Tosti could not reason with the tenor in his mood of hysterical self-pity but gently reminded him of his obvligations to his concert managers, fellow singers and, above all, the public to whom he owed everything

One may not always comprehend
the significance
of the random
for it is in chaos that one may find meaning
Humanity often holds truth
mangles
organizes
subjugates
conjugates?
When a person thinks a person may not be
truly
unbiassed
For one may decide to tell the truth or to lie
but when one makes no decision
only the truth can be told
As Caruso withers in denial
I sit
reveling in the beauty of
utter
incomprehensibility
The abstruse is telling me to run
it smells coherency
christ jesus, i'm a trendy fucker
regret?
a rumination

there is no centre but yourself, there is no truth but what you choose to see
a poem

inference

when the poet speaks
to the beggar
he speaks as though he speaks
to the love of his life

when the kind soul breathes
he feels guilt for stealing
the breath
of another

when a small boy cries
life may proceed
when the poet cries
the world is held fast

1.10.01

life in a fishbowl. it's been an interesting weekend to say the least ... one of my best friends and i were entangled in a little car accident dilemma, i was consequently heckled by my parents, i discovered several little difficulties relating to some of my family members, my parents heckled the aforementioned friend and her parents and the parents of someone else who was involved, my dad had surgery ... and to top it all off, my usual friend that i vent my difficulties upon and i are taking a "week off" so we can resolve some of our own 'difficulties.' or something. and then if she breaks the little "week off," and calls me after 11, i get heckled some more because she just woke my dad up by calling just before 12:00.

plus i have, what, four projects going on? it's not pleasant.

but on the upside i did have a lovely dance on saturday night. any time when i can dance is a thoroughly freeing experience, regardless of who i am with, the environment, whether i am by myself or with hundreds of other people, when i dance i forget everything else; especially the fact that i can't really dance very well. when i am dancing, i am beautiful and golden and pure - i know it's the epitome of cheesy raver-tackdom to say things like this. as the Jungle Brothers like to say, free your ass, and your mind will follow. when my ass is free, my mind is freer than it ever will be at any other time. i will talk to anyone, and despite some little details w/r/t "appearances" that almost have to be maintained and can't quite be forgotten by the nerdy kid when you live in a small town at a small school, i will dance with anyone.

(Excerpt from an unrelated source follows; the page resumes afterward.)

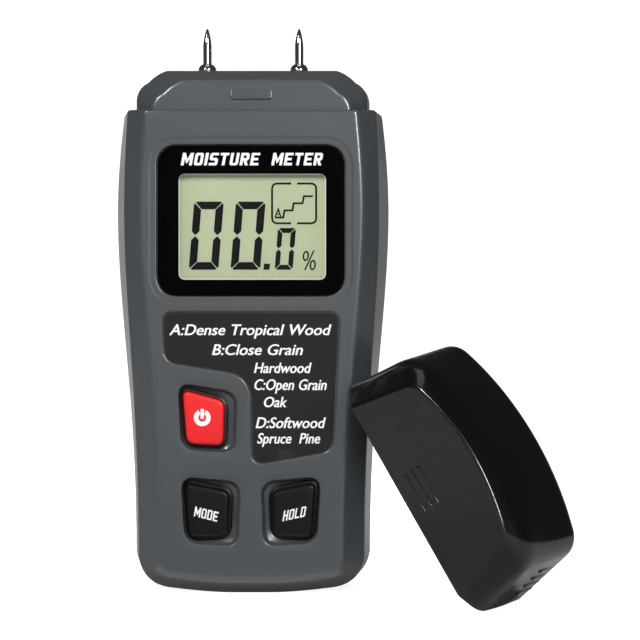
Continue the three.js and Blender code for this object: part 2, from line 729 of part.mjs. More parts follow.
function gripRibs() {
  const ribs = [];
  for (const side of [-1, 1]) {
    for (let i = 0; i < CAP_RIB.count; i += 1) {
      const z = CAP_RIB.low + CAP_RIB.pitch * i;
      const x = CAP_MIDDLE.half - CAP_MIDDLE.taper * z - 0.1;
      ribs.push(
        manifoldOf(rod(side * x, z, CAP_RIB.radius, CAP_RIB.front, CAP_RIB.back, 10)),
      );
    }
  }
  return ribs;
}

function faceBars() {
  return CAP_BAR_HEIGHTS.map((z) =>
    manifoldOf(box(-4.4, 5.2, -HALF_DEPTH - 0.3, -HALF_DEPTH + 0.5, z - 0.25, z + 0.25)));
}

function protectiveCap() {
  const outer = frontLoft([
    capRing(CAP_FACE, HALF_DEPTH),
    capRing(CAP_REAR_BAND, BAND),
    capRing(CAP_MIDDLE, 0),
    capRing(CAP_FRONT_BAND, -BAND),
    capRing(CAP_FACE, -HALF_DEPTH),
  ]);
  const inside = HEAD_FACE + FIT;
  const innerFace = { ...CAP_FACE, half: 23.7, taper: 0.12, crown: 18.6 };
  const hollow = frontLoft([
    capRing(innerFace, inside, 0, -2),
    capRing(CAP_REAR_BAND, BAND - 0.4, CAP_WALL, -2),
    capRing(CAP_MIDDLE, 0, CAP_WALL, -2),
    capRing(CAP_FRONT_BAND, -BAND + 0.4, CAP_WALL, -2),
    capRing(innerFace, -inside, 0, -2),
  ]);
  const cap = part(
    'protective_cap', cut(join(outer, ...gripRibs(), ...faceBars()), hollow), capPlastic,
  );
  cap.position.copy(CAP_MOUTH_CENTRE);
  const rad = THREE.MathUtils.degToRad;
  cap.rotation.set(rad(CAP_ROLL), rad(CAP_LEAN), rad(CAP_YAW), 'ZYX');
  return cap;
}

// ---- assembly ----
const group = new THREE.Group();
group.add(frontShell(), rearShell(), batteryDoor());
group.add(displayWindow(), lcdPanel(), lcdFrame(), zebraStrip(), speciesLabel());
group.add(circuitBoard(), controllerChip(), ...boardScrews(), ...caseScrews());
for (const key of KEYS) group.add(button(key), ...keySwitch(key));
group.add(pin('left_pin', -PIN_X), pin('right_pin', PIN_X));
group.add(pinCollar('left_pin_collar', -PIN_X), pinCollar('right_pin_collar', PIN_X));
group.add(pinSocket('left_pin_socket', -PIN_X), pinSocket('right_pin_socket', PIN_X));
group.add(pinLead('left_pin_lead', -1, redWire), pinLead('right_pin_lead', 1, blackWire));
group.add(battery(), batterySnap());
group.add(batteryLead('battery_lead_positive', -4, redWire));
group.add(batteryLead('battery_lead_negative', 4, blackWire));
group.add(protectiveCap());

export default group;
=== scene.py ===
"""Two-pin wood moisture meter on its foot, with its pin cap leaning against it.

Lengths in the geometry code are millimetres; meshes are scaled to metres when they are made.
The keypad and display face -Y, +Z is up and +X is to the right as seen from the front.
"""
import math

import bpy
import bmesh
import numpy as np
from mathutils import Matrix, Vector
from mathutils.geometry import delaunay_2d_cdt


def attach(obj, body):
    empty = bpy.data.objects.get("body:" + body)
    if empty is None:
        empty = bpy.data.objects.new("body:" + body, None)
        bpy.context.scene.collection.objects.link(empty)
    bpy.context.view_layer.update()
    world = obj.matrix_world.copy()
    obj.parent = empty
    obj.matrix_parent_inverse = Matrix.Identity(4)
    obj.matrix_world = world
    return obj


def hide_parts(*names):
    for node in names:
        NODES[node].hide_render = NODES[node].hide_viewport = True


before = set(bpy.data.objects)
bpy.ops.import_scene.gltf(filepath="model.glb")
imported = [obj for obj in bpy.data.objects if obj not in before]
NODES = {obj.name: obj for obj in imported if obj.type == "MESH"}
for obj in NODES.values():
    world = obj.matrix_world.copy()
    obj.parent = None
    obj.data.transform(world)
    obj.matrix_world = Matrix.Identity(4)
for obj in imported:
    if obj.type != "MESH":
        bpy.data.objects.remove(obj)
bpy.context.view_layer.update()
MM = 0.001


def linked(name, data):
    """a new object, put in the scene"""
    thing = bpy.data.objects.new(name, data)
    bpy.context.scene.collection.objects.link(thing)
    return thing


# ---- camera: level, looking along +Y ----
camera_data = bpy.data.cameras.new("camera")
camera_data.sensor_width = 36.0
camera_data.lens = 87.6
camera_data.clip_start = 0.01
camera = linked("camera", camera_data)
camera.location = (0.016, -0.3735, 0.0637)
camera.rotation_euler = (math.radians(90), 0, 0)
bpy.context.scene.camera = camera
bpy.context.scene.view_settings.view_transform = "Standard"


# ---- materials ----
def srgb(r, g, b):
    def linear(v):
        v /= 255
        return v / 12.92 if v <= 0.04045 else ((v + 0.055) / 1.055) ** 2.4
    return (linear(r), linear(g), linear(b), 1)


class Nodes:
    """Short names for building a node material."""

    def __init__(self, name):
        self.material = bpy.data.materials.new(name)
        self.material.use_nodes = True
        self.tree = self.material.node_tree
        self.shader = self.tree.nodes["Principled BSDF"]
        self.where = self.tree.nodes.new("ShaderNodeTexCoord").outputs["Object"]

    def feed(self, socket, value):
        if isinstance(value, bpy.types.NodeSocket):
            self.tree.links.new(value, socket)
        else:
            socket.default_value = value

    def add(self, kind, **inputs):
        node = self.tree.nodes.new("ShaderNode" + kind)
        for key, value in inputs.items():
            self.feed(node.inputs[key.replace("_", " ")], value)
        return node

    def link(self, output, socket):
        self.tree.links.new(output, self.shader.inputs[socket])

    def set(self, **values):
        """values that are the same all over, on the shader's own sockets"""
        for key, value in values.items():
            self.shader.inputs[key.replace("_", " ")].default_value = value

    def noise(self, scale, detail=3.0, roughness=0.5):
        return self.add("TexNoise", Vector=self.where, Scale=scale, Detail=detail,
                        Roughness=roughness).outputs["Fac"]

    def ranged(self, value, low, high, new_low, new_high):
        return self.add("MapRange", Value=value, From_Min=low, From_Max=high,
                        To_Min=new_low, To_Max=new_high).outputs["Result"]

    def mix(self, factor, first, second, blend_type="MIX"):
        node = self.tree.nodes.new("ShaderNodeMix")
        node.data_type = "RGBA"
        node.blend_type = blend_type
        for key, value in (("Factor", factor), (6, first), (7, second)):
            self.feed(node.inputs[key], value)
        return node.outputs[2]

    def bumped(self, layers):
        """layers of (height, strength, distance in metres), the finest last"""
        normal = None
        for height, strength, distance in layers:
            node = self.add("Bump", Height=height, Strength=strength, Distance=distance)
            if normal is not None:
                self.tree.links.new(normal, node.inputs["Normal"])
            normal = node.outputs["Normal"]
        self.link(normal, "Normal")

    def painted_gap_shade(self, color, deep):
        """painted shade: darkens the colour behind the depth `deep`, in mm along Y, where the gap
        round a key lies in shade
        """
        depth = self.add("SeparateXYZ", Vector=self.where).outputs["Y"]
        lit_share = self.ranged(depth, (deep - 0.25) * MM, (deep + 0.2) * MM, 1.0, 0.04)
        level = self.add("CombineColor", Red=lit_share, Green=lit_share, Blue=lit_share)
        return self.mix(1.0, color, level.outputs["Color"], "MULTIPLY")

    def edge_wear(self, most):
        """0 on flat faces, towards `most` where convex edges are rubbed"""
        pointy = self.add("NewGeometry").outputs["Pointiness"]
        return self.ranged(pointy, 0.515, 0.57, 0.0, most)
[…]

i don't know, maybe not everyone can understand my peace love unity respect bullshit. to some people it's tacky, but to me it is honestly a way of life. my life, my loves, and my hopes and dreams, none of them matter when i can dance.

moshing at a punk show; same deal. when i can punch someone in the face, have them knock me down on the concrete and pick me right back up again, i am the most 'together' i will ever be - the ravers and the punk rockers are not so different; the punkers are just ravers who haven't quite gotten in touch with their touchy-feely side.

when some guy at a show can hand me a cup of water and i instinctively know i don't have to worry what's in it, when i can be crushed between four of the most beautiful women i have ever seen and not think of anything but what a god jonny greenwood is, when i can forget about my homework and my parents and my diverse unrequited love interests and no longer have any desire to vent or to cry or bitch; this is when i can be happy.